What to do =>
Reproduce each line of the listing exactly.

Listed records =>
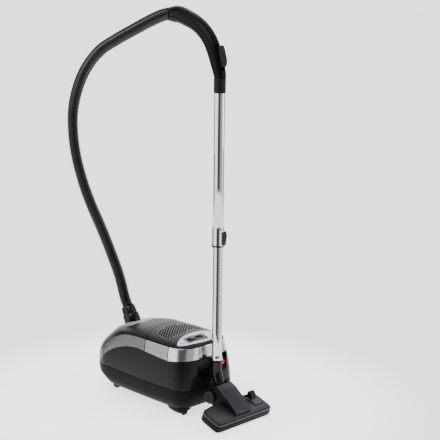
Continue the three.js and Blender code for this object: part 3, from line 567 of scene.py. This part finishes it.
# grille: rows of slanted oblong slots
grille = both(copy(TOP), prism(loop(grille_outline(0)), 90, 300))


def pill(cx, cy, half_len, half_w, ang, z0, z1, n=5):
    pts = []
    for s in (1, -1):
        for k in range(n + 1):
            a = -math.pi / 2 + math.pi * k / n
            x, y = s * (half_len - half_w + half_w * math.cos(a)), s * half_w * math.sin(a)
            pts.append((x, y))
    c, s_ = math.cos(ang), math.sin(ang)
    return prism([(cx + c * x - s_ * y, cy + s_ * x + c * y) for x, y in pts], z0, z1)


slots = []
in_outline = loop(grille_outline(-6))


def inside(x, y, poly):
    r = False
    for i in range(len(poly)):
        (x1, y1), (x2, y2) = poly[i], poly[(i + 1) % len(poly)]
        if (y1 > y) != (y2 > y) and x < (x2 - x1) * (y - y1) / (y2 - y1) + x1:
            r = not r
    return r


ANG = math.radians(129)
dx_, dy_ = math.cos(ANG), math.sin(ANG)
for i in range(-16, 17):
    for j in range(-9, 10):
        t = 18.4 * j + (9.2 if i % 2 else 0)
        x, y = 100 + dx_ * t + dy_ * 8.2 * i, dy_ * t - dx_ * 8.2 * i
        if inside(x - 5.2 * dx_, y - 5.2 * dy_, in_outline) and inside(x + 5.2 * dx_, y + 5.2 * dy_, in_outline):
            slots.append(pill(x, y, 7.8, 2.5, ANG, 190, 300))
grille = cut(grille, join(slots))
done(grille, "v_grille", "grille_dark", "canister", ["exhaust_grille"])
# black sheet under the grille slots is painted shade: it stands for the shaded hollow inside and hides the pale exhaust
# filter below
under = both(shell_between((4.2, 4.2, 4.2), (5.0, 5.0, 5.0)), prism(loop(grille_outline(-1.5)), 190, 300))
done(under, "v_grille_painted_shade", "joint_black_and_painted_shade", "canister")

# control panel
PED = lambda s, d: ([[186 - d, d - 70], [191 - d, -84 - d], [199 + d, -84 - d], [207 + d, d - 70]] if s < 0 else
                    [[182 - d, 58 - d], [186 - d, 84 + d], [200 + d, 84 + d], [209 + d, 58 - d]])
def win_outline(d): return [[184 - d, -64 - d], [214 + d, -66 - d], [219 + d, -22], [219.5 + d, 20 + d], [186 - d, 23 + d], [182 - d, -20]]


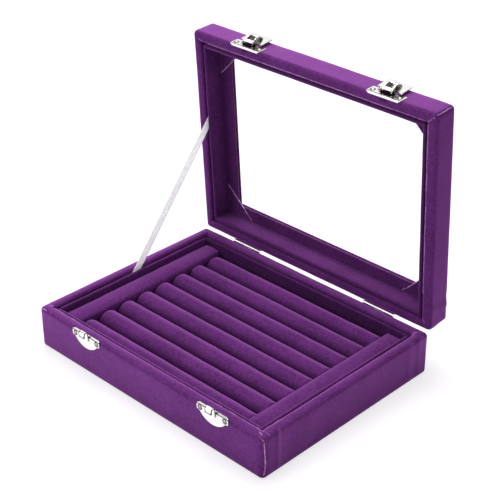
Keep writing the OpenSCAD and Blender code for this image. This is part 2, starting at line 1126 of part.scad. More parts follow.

Exercise response =>
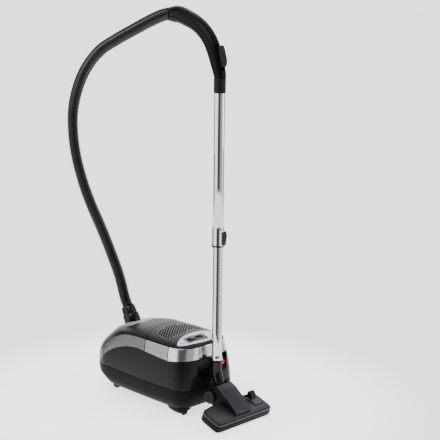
Continue the three.js and Blender code for this object: part 3, from line 567 of scene.py. This part finishes it.
# grille: rows of slanted oblong slots
grille = both(copy(TOP), prism(loop(grille_outline(0)), 90, 300))


def pill(cx, cy, half_len, half_w, ang, z0, z1, n=5):
    pts = []
    for s in (1, -1):
        for k in range(n + 1):
            a = -math.pi / 2 + math.pi * k / n
            x, y = s * (half_len - half_w + half_w * math.cos(a)), s * half_w * math.sin(a)
            pts.append((x, y))
    c, s_ = math.cos(ang), math.sin(ang)
    return prism([(cx + c * x - s_ * y, cy + s_ * x + c * y) for x, y in pts], z0, z1)


slots = []
in_outline = loop(grille_outline(-6))


def inside(x, y, poly):
    r = False
    for i in range(len(poly)):
        (x1, y1), (x2, y2) = poly[i], poly[(i + 1) % len(poly)]
        if (y1 > y) != (y2 > y) and x < (x2 - x1) * (y - y1) / (y2 - y1) + x1:
            r = not r
    return r


ANG = math.radians(129)
dx_, dy_ = math.cos(ANG), math.sin(ANG)
for i in range(-16, 17):
    for j in range(-9, 10):
        t = 18.4 * j + (9.2 if i % 2 else 0)
        x, y = 100 + dx_ * t + dy_ * 8.2 * i, dy_ * t - dx_ * 8.2 * i
        if inside(x - 5.2 * dx_, y - 5.2 * dy_, in_outline) and inside(x + 5.2 * dx_, y + 5.2 * dy_, in_outline):
            slots.append(pill(x, y, 7.8, 2.5, ANG, 190, 300))
grille = cut(grille, join(slots))
done(grille, "v_grille", "grille_dark", "canister", ["exhaust_grille"])
# black sheet under the grille slots is painted shade: it stands for the shaded hollow inside and hides the pale exhaust
# filter below
under = both(shell_between((4.2, 4.2, 4.2), (5.0, 5.0, 5.0)), prism(loop(grille_outline(-1.5)), 190, 300))
done(under, "v_grille_painted_shade", "joint_black_and_painted_shade", "canister")

# control panel
PED = lambda s, d: ([[186 - d, d - 70], [191 - d, -84 - d], [199 + d, -84 - d], [207 + d, d - 70]] if s < 0 else
                    [[182 - d, 58 - d], [186 - d, 84 + d], [200 + d, 84 + d], [209 + d, 58 - d]])
def win_outline(d): return [[184 - d, -64 - d], [214 + d, -66 - d], [219 + d, -22], [219.5 + d, 20 + d], [186 - d, 23 + d], [182 - d, -20]]


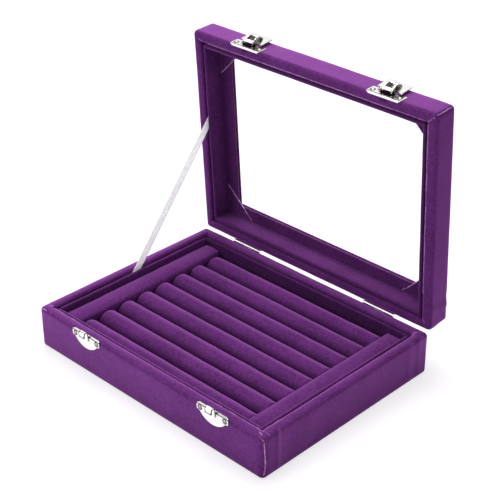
Keep writing the OpenSCAD and Blender code for this image. This is part 2, starting at line 1126 of part.scad. More parts follow.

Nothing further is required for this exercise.